Curieux voyage que celui de Binyamin Netanyahou aux Etats-Unis. Il se rend auprès d’un grand chef d’entreprise, Elon Musk, qui lui fait visiter son usine mais ne s’engage pas à grand-chose auprès de son illustre interlocuteur. Mais pour ce dernier, il s’agissait de montrer au public israélien qu’il veut que la Start-up Nation ne rate pas le tournant de l’intelligence artificielle. Ou de façon plus politicienne, que, lui, se soucie de défendre le pays à l’étranger alors que d’autres manifestent contre son gouvernement…

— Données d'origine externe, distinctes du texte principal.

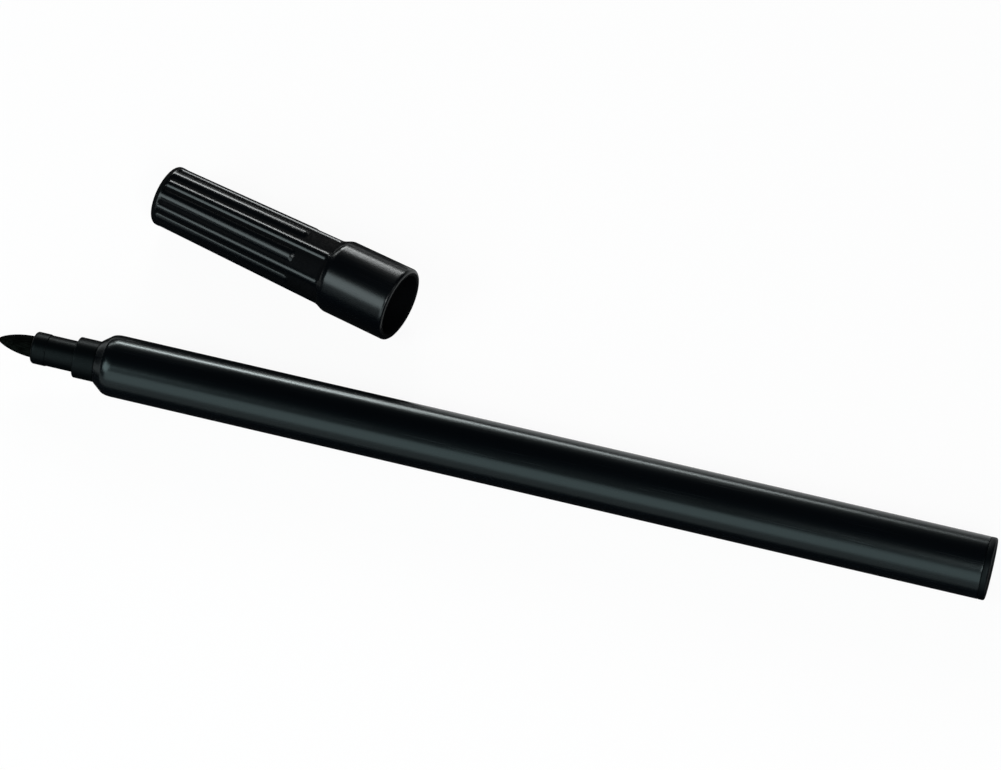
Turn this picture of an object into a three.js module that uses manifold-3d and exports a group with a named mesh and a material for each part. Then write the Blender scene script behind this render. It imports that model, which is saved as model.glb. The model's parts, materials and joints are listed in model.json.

C’est surtout son entretien avec le président Joe Biden que l’on attendait. Tenu en marge de l’Assemblée générale de l’ONU, il traduisait le courroux du président américain vis-à-vis d’un allié empêtré dans un processus de réforme judiciaire qui l’aurait éloigné des démocraties occidentales. Finalement, l’entretien s’est bien passé. Joe Biden a réitéré son engagement en faveur de la sécurité d’Israël face à l’Iran et a fait savoir à Binyamin Netanyahou qu’il le recevrait à la Maison blanche d’ici à la fin de l’année. La raison d’une telle bienveillance ? Le président américain, candidat à un second mandat l’an prochain, veut obtenir un grand succès diplomatique : une normalisation des relations entre Israël et l’Arabie saoudite.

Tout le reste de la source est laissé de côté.